In No Man Is an Island (1955), Thomas Merton wrote, “Art enables us to find ourselves and lose ourselves at the same time.” This is a beguiling way to describe The Man Who Killed Don Quixote, because Quixote, Toby, and Angelica, moving from their everyday realities to their roles as actors or storyteller, find and lose themselves. Gilliam realizes the cruelty of such dreaming — we can dream, but not as big as we may want to, nor can we sustain the dream.
The last sequence is a fitting fate for Toby and Angelica, the latter reciprocating to the storyteller and dreamer who awoke her dreams, as Toby perhaps comes as close as he can to what was the happiest time of his life. Gilliam’s film reaches a point that it considers our need to dream and to fantasize, to live out life in our minds, a defence mechanism that allows us, in the words of playwright George Bernard Shaw, to “…endure the operation of life.”

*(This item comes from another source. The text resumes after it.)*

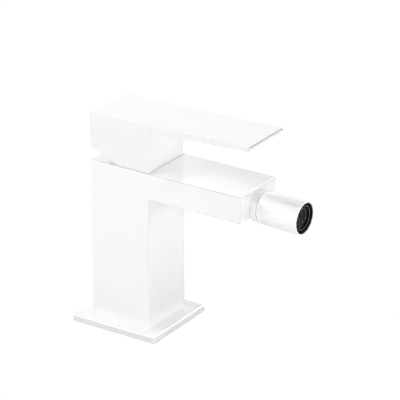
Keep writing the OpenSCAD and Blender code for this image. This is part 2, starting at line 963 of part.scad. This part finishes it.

French critic and filmmaker François Truffaut asked, “Is the cinema more important than life?” If The Man Who Killed Don Quixote were to answer this question, while it may not answer in the affirmative, it would say that cinema, and more broadly storytelling and imagination, are very important to our well-being.
In his 25-year pursuit of putting this tale to film, the chivalric spirit of Cervantes remains intact, and as expected, Gilliam’s vivid imagination yields a heightened and surreal adventure of fantasy and reality overlapping. Could The Man Who Killed Don Quixote usurp Brazil (1985) as his masterpiece? Caught somewhere between the affable enough The Brothers Grimm (2005) and his other notable works, 12 Monkeys (1995) or Fear and Loathing in Las Vegas (1998), Gilliam’s white whale eludes.
While not perfect, and in spite of its length, viewers will enjoy it. The film may have its lulls, but the characters are lively, and Pryce and Driver play off each other with perfect comedic timing. They humorously antagonise one another yet form an affectionate bond that gives the film an effusive charm, and a strong ensemble cast supports them.
It may require time before Gilliam and co-writer Tony Grisoni’s The Man Who Killed Don Quixote is fully appreciated and its ranking in the Gilliam oeuvre is established.